From 1942 to 1945, Traylor lived with his children and other relatives in Detroit, Chicago, New York, Philadelphia, and Washington D.C.

Bill Traylor
Bill Traylor

After losing his leg to gangrene, Traylor moved back to Montgomery to live with his daughter, Sarah (Sally) Traylor Howard. On October 23, 1949, he died at Montgomery’s St. Jude Hospital. He was later buried at Mount Moriah Cemetery.

tumblr_ml02we76nr1qzbjtbo1_500
Bill Traylor

As a collection, Traylor’s drawings depict his experiences and observations from rural and urban life in pared down repeated symbols, shapes, and figures. His visual lexicon includes images of people, plants, animals, and local landmarks. While some pieces focus on a single animal, like a dog or snake, other paintings offer composed scenes of individuals gathering by a fountain or working on a farm.
His works range from simple single-figured depictions to more compositionally complicated pieces of multiple silhouetted figures. Shannon remarked that the evolution reflected Traylor’s own maturation as an artist.

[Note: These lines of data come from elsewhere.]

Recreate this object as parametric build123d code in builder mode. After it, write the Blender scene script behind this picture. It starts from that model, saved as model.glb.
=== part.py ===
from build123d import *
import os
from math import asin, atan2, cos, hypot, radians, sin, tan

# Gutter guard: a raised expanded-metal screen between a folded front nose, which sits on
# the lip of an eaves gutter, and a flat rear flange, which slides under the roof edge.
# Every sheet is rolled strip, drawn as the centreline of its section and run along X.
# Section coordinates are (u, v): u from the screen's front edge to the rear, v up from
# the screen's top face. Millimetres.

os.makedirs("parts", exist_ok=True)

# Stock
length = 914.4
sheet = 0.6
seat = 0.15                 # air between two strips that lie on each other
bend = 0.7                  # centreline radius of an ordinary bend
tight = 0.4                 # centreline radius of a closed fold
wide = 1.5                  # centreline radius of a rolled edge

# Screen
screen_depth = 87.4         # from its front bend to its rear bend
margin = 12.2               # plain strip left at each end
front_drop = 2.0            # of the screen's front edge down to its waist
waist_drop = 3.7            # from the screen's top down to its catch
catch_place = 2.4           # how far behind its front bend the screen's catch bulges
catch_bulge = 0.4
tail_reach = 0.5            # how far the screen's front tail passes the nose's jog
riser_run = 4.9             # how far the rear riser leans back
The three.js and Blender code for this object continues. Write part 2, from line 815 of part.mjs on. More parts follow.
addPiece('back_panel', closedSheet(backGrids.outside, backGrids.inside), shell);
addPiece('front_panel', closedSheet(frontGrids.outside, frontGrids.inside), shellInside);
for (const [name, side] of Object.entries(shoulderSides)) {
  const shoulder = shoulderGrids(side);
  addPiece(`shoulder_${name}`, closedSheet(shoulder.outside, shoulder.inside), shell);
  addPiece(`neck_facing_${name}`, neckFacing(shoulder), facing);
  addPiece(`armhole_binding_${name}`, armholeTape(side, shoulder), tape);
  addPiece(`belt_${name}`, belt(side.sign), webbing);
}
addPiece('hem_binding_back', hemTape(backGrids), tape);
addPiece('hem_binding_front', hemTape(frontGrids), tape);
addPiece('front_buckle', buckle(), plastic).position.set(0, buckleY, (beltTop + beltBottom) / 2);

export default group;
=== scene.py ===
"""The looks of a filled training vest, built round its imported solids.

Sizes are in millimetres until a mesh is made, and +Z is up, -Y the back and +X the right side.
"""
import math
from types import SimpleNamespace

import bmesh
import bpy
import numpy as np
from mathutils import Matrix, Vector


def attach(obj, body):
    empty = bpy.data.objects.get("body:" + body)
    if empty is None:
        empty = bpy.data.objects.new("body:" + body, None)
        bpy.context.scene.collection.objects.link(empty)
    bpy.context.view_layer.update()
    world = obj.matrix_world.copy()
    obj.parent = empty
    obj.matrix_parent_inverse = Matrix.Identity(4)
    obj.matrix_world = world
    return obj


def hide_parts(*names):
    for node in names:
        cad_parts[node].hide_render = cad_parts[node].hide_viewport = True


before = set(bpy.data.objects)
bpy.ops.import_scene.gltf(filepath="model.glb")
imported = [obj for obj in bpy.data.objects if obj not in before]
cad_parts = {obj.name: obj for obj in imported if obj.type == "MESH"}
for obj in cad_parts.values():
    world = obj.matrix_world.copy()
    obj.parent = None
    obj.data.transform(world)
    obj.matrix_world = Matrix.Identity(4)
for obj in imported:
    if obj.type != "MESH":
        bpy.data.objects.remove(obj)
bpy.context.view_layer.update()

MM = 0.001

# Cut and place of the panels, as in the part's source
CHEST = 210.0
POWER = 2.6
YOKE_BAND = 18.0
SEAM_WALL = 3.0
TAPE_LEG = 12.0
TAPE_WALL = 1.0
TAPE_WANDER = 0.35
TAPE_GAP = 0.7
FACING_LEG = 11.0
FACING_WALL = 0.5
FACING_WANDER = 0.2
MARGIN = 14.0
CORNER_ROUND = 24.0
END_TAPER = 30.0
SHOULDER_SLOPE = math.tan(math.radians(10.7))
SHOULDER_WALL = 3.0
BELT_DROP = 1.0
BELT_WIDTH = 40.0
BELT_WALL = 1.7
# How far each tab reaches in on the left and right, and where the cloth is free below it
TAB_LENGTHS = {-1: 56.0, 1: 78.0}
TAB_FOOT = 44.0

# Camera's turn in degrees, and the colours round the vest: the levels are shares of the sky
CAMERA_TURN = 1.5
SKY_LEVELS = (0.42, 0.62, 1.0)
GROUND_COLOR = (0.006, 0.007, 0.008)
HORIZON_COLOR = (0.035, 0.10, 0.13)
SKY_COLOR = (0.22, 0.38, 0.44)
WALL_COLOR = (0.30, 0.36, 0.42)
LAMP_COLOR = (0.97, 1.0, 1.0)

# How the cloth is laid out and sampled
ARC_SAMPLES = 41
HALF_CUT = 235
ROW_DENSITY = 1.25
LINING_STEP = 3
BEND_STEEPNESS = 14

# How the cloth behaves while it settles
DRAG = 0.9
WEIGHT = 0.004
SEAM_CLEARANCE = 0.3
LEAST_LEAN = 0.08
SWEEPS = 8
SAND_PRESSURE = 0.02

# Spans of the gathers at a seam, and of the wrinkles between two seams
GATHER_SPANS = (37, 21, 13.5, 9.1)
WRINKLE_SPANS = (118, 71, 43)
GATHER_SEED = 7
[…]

The pieces from Traylor’s last year of work “brought together many of the visual themes he had developed by this time: strong abstract forms, combination plant-animal and abstract forms, people in various ‘states’ ranging from serenity to hysteria, thieves and drinks and devilish kids”  In his work, Traylor presented himself both as a documentarian and a storyteller. From the sidewalk, he recorded both the day-to-day lives of passing friends and neighbors in Montgomery and his own past experiences in Benton. His simplified forms and figures provide invaluable insight into the hardships and realities of African-Americans, living under Jim Crow in rural and urban Alabama.